Exercise: Your task is to copy every line of the entries that contains "down".
□ □ □ □ □ □ □
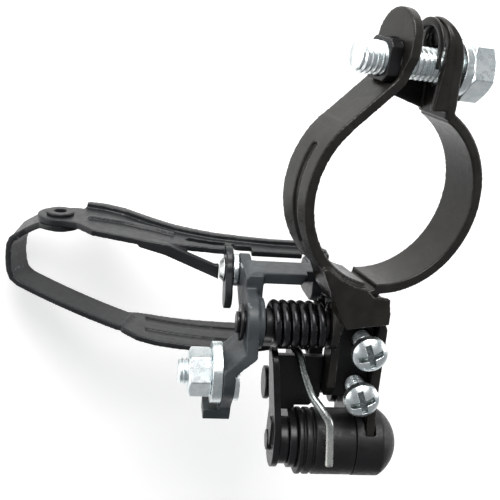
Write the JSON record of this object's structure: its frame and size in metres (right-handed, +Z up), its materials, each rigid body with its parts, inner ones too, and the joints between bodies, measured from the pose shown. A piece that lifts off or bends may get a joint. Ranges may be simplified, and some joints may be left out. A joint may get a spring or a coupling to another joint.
{
  "type": "front derailleur",
  "caption": "Clamp-on front derailleur: a hinged band clamp, a four-pivot linkage with a cable arm and return spring, limit screws and a curved chain cage.",
  "frame": {"origin": "centre of the seat-tube clamp bore, halfway up the band", "axes": "+Z up along the seat tube, +X forwards, +Y to the bicycle's left; the pivots are tilted 16 degrees about Y"},
  "size_m": [0.0796, 0.0902, 0.0529],
  "materials": {
    "clamp_steel": "semi-gloss black over steel, faint brown sheen",
    "black_steel": "semi-gloss black over steel",
    "cage_steel": "satin black over steel",
    "grey_paint": "satin blue-grey coating",
    "zinc_plate": "bright zinc plating",
    "spring_steel": "blackened wire, worn bright on the long leg",
    "black_plastic": "satin black moulded plastic"
  },
  "bodies": {
    "body": {"body_bracket": "clamp_steel", "clamp_nut": "black_steel", "side_plate": "black_steel", "screw_block": "black_plastic", "pin_a": "black_steel", "clips": "black_steel", "pin_b": "black_steel", "barrel": "black_plastic", "end_cap": "black_plastic", "return_spring": "spring_steel", "spring_bush": "black_plastic"},
    "clamp_band": {"clamp_band": "clamp_steel"},
    "lock_washer": {"lock_washer": "zinc_plate"},
    "clamp_bolt": {"clamp_bolt": "zinc_plate"},
    "limit_screw_high": {"limit_screw_high": "zinc_plate"},
    "limit_screw_low": {"limit_screw_low": "zinc_plate"},
    "cable_arm_link": {"cable_arm_link": "grey_paint", "anchor_bolt": "zinc_plate", "anchor_washer": "zinc_plate"},
    "anchor_nut": {"anchor_nut": "zinc_plate"},
    "outer_link": {"outer_link": "black_steel"},
    "cage": {"cage_inner_plate": "cage_steel", "cage_outer_plate": "cage_steel", "cage_bridge": "cage_steel", "bridge_rivets": "cage_steel", "tail_rivet": "cage_steel", "pin_c": "zinc_plate", "pin_d_rod": "black_steel", "spacer_c": "zinc_plate"}
  },
  "joints": [
    {"name": "cable_arm_swing", "type": "hinge", "parent": "body", "child": "cable_arm_link", "pos_m": [-0.01401, -0.0255, -0.00194], "axis": [-0.9613, 0, -0.2756], "range_deg": [0, 50], "stiffness_Nm_per_rad": 0.1, "springref_deg": -28.65},
    {"name": "outer_link_swing", "type": "hinge", "parent": "body", "child": "outer_link", "pos_m": [-0.00577, -0.0512, -0.00165], "axis": [-0.9613, 0, -0.2756], "range_deg": [0, 50]},
    {"name": "cage_pivot", "type": "hinge", "parent": "cable_arm_link", "child": "cage", "pos_m": [-0.01056, -0.0214, -0.01759], "axis": [-0.9613, 0, -0.2756], "range_deg": [-50, 0]},
    {"name": "clamp_open", "type": "hinge", "parent": "body", "child": "clamp_band", "pos_m": [-0.0022, -0.0182, 0], "axis": [0, 0, -1], "range_deg": [0, 2]},
    {"name": "clamp_bolt_slide", "type": "slide", "parent": "body", "child": "lock_washer", "axis": [0.9962, -0.0872, 0], "range_m": [0, 0.0017]},
    {"name": "clamp_bolt_turn", "type": "hinge", "parent": "lock_washer", "child": "clamp_bolt", "pos_m": [0.0106, 0.02245, 0], "axis": [0.9962, -0.0872, 0], "range_deg": [0, 540]},
    {"name": "high_limit_screw_turn", "type": "hinge", "parent": "body", "child": "limit_screw_high", "pos_m": [-0.00019, -0.029, -0.00006], "axis": [-0.2756, 0, 0.9613], "range_deg": [-180, 180]},
    {"name": "low_limit_screw_turn", "type": "hinge", "parent": "body", "child": "limit_screw_low", "pos_m": [-0.00048, -0.0385, -0.00014], "axis": [-0.2756, 0, 0.9613], "range_deg": [-180, 180]},
    {"name": "anchor_nut_turn", "type": "hinge", "parent": "cable_arm_link", "child": "anchor_nut", "pos_m": [-0.03063, -0.0353, -0.00566], "axis": [-0.9613, 0, -0.2756], "range_deg": [0, 360]}
  ],
  "couplings": [
    {"joint": "outer_link_swing", "follows": "cable_arm_swing", "ratio": 1},
    {"joint": "cage_pivot", "follows": "cable_arm_swing", "ratio": -1},
    {"joint": "clamp_bolt_slide", "follows": "clamp_open", "m_per_rad": 0.0478}
  ]
}
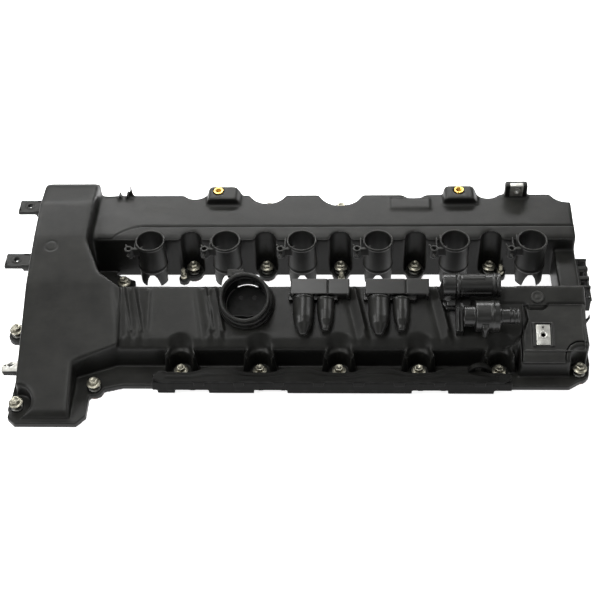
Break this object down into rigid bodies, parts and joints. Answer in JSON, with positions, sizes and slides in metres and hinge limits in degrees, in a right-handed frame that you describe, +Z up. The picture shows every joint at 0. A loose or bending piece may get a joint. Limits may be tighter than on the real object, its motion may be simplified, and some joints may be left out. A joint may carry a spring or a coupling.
{
  "type": "cylinder head cover",
  "caption": "Long black plastic cylinder head cover with coil tubes down a valley, oil filler neck, cyclone oil separators, vent valve and captive screws.",
  "frame": {"origin": "in the plane of the gasket face, under the middle of the whole cover", "axes": "+X along the engine from the timing end to the rear end, +Y towards the bank behind the coil tubes, +Z up out of the gasket face"},
  "size_m": [0.704, 0.337, 0.104],
  "materials": {
    "moulding": "satin, glass-fibre filled",
    "tube": "satin moulded",
    "filler": "satin moulded",
    "inner_plastic": "satin moulded",
    "separator": "semi-gloss moulded",
    "vent_plastic": "semi-gloss moulded",
    "valve_part": "satin",
    "rubber": "matte",
    "gasket": "matte",
    "spring_wire": "bright",
    "clip_steel": "zinc-flake coated, matt grey",
    "brass": "turned",
    "sleeve_steel": "plain",
    "screw_zinc": "zinc plated, slightly yellow",
    "duct_plastic": "satin moulded"
  },
  "bodies": {
    "cover": {"shell_timing_end": "moulding", "shell_back_bank": "moulding", "shell_front_bank": "moulding", "shell_rear_end": "moulding", "coil_tube_1": "tube", "coil_tube_2": "tube", "coil_tube_3": "tube", "coil_tube_4": "tube", "coil_tube_5": "tube", "coil_tube_6": "tube", "filler_neck": "filler", "filler_baffle": "inner_plastic", "separator_head_1": "separator", "separator_head_2": "separator", "separator_cones_1": "separator", "separator_cones_2": "separator", "separator_tray_front": "inner_plastic", "rear_separator_lid": "separator", "rear_baffle": "inner_plastic", "weld_disc": "separator", "vent_pipe": "vent_plastic", "vent_elbow": "vent_plastic", "vent_strap": "vent_plastic", "valve_housing": "vent_plastic", "valve_cap": "vent_plastic", "valve_diaphragm": "rubber", "valve_spring": "spring_wire", "vent_nozzle": "vent_plastic", "duct_end_clip": "duct_plastic", "wiring_duct": "duct_plastic", "duct_cover": "duct_plastic", "clip_nut_timing": "clip_steel", "clip_nut_back": "clip_steel", "clip_nut_rear": "clip_steel", "brass_insert_1": "brass", "brass_insert_2": "brass", "gasket_outer": "gasket", "screw_sleeves": "sleeve_steel", "screw_grommets": "rubber", "ground_studs": "screw_zinc", "harness_bracket_rear": "duct_plastic", "harness_ears_timing": "duct_plastic"},
    "near_screws": {"screws_near_row": "screw_zinc"},
    "valley_screws": {"screws_valley_row": "screw_zinc"},
    "back_screws": {"screws_back_row": "screw_zinc"},
    "timing_screws": {"screws_timing_end": "screw_zinc"},
    "valve_plate": {"valve_plate": "valve_part"},
    "check_disc": {"check_disc": "valve_part"}
  },
  "joints": [
    {"name": "near_row_press", "type": "slide", "parent": "cover", "child": "near_screws", "axis": [0, 0, 1], "range_m": [-0.006, 0]},
    {"name": "valley_row_press", "type": "slide", "parent": "cover", "child": "valley_screws", "axis": [0, 0, 1], "range_m": [-0.006, 0]},
    {"name": "back_row_press", "type": "slide", "parent": "cover", "child": "back_screws", "axis": [0, 0, 1], "range_m": [-0.006, 0]},
    {"name": "timing_end_press", "type": "slide", "parent": "cover", "child": "timing_screws", "axis": [0, 0, 1], "range_m": [-0.006, 0]},
    {"name": "pressure_valve_slide", "type": "slide", "parent": "cover", "child": "valve_plate", "axis": [1, 0, 0], "range_m": [0, 0.003], "stiffness_N_per_m": 150, "springref_m": -0.004, "deforming": ["valve_spring"]},
    {"name": "check_disc_slide", "type": "slide", "parent": "cover", "child": "check_disc", "axis": [1, 0, 0], "range_m": [0, 0.003]}
  ]
}
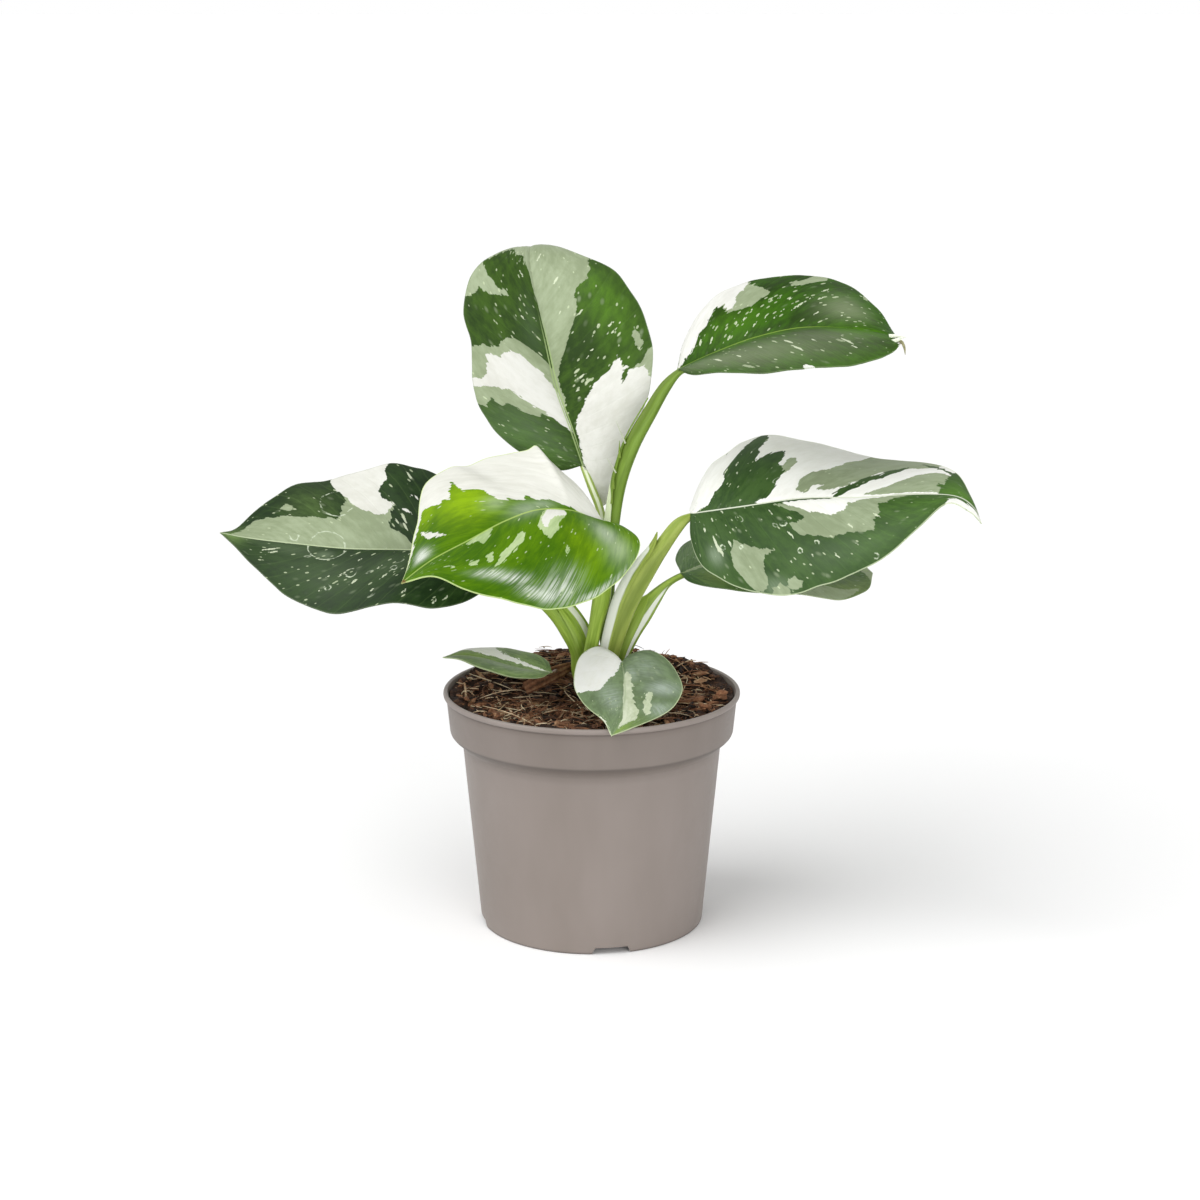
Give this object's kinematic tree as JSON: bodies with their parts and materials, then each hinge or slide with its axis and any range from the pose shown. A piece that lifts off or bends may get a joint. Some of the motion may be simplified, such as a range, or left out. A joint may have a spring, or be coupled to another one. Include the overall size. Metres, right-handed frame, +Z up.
{
  "type": "potted philodendron",
  "caption": "Young variegated philodendron with marbled green and white heart-shaped leaves, growing in a round tapered plastic nursery pot.",
  "frame": {"origin": "on the floor under the pot's axis, which is the centre of the bottom of the box round the whole plant to within 2 mm", "axes": "+Z up, +X along the reach of the two longest leaves to the viewer's right, +Y away from the viewer"},
  "size_m": [0.3014, 0.1304, 0.2706],
  "materials": {
    "pot_plastic": "moulded taupe polypropylene, satin-matt",
    "potting_mix": "coarse dark bark, coir and peat, moist and matt",
    "leaf": "smooth waxy leaf, marbled dark green, grey-green and cream white, satin sheen",
    "stem": "green stem, satin",
    "bark": "torn brown bark, matt",
    "coir": "straw-coloured fibre, matt"
  },
  "bodies": {
    "root": {"pot": "pot_plastic", "potting_mix": "potting_mix", "stem": "stem", "leaf_upper_left": "leaf", "leaf_upper_right": "leaf", "leaf_right": "leaf", "leaf_right_small": "leaf", "leaf_front_left": "leaf", "leaf_left": "leaf", "leaf_low_left": "leaf", "leaf_low_front": "leaf", "bark_chip_1": "bark", "bark_chip_2": "bark", "bark_chip_3": "bark", "bark_chip_4": "bark", "bark_chip_5": "bark", "bark_chip_6": "bark", "bark_chip_7": "bark", "bark_chip_8": "bark", "dried_sheath": "bark", "coir_fibre_1": "coir", "coir_fibre_2": "coir", "coir_fibre_3": "coir", "coir_fibre_4": "coir"}
  },
  "joints": []
}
□ □ □ □ □ □ □
Exercise result:
Break this object down into rigid bodies, parts and joints. Answer in JSON, with positions, sizes and slides in metres and hinge limits in degrees, in a right-handed frame that you describe, +Z up. The picture shows every joint at 0. A loose or bending piece may get a joint. Limits may be tighter than on the real object, its motion may be simplified, and some joints may be left out. A joint may carry a spring or a coupling.
  "caption": "Long black plastic cylinder head cover with coil tubes down a valley, oil filler neck, cyclone oil separators, vent valve and captive screws.",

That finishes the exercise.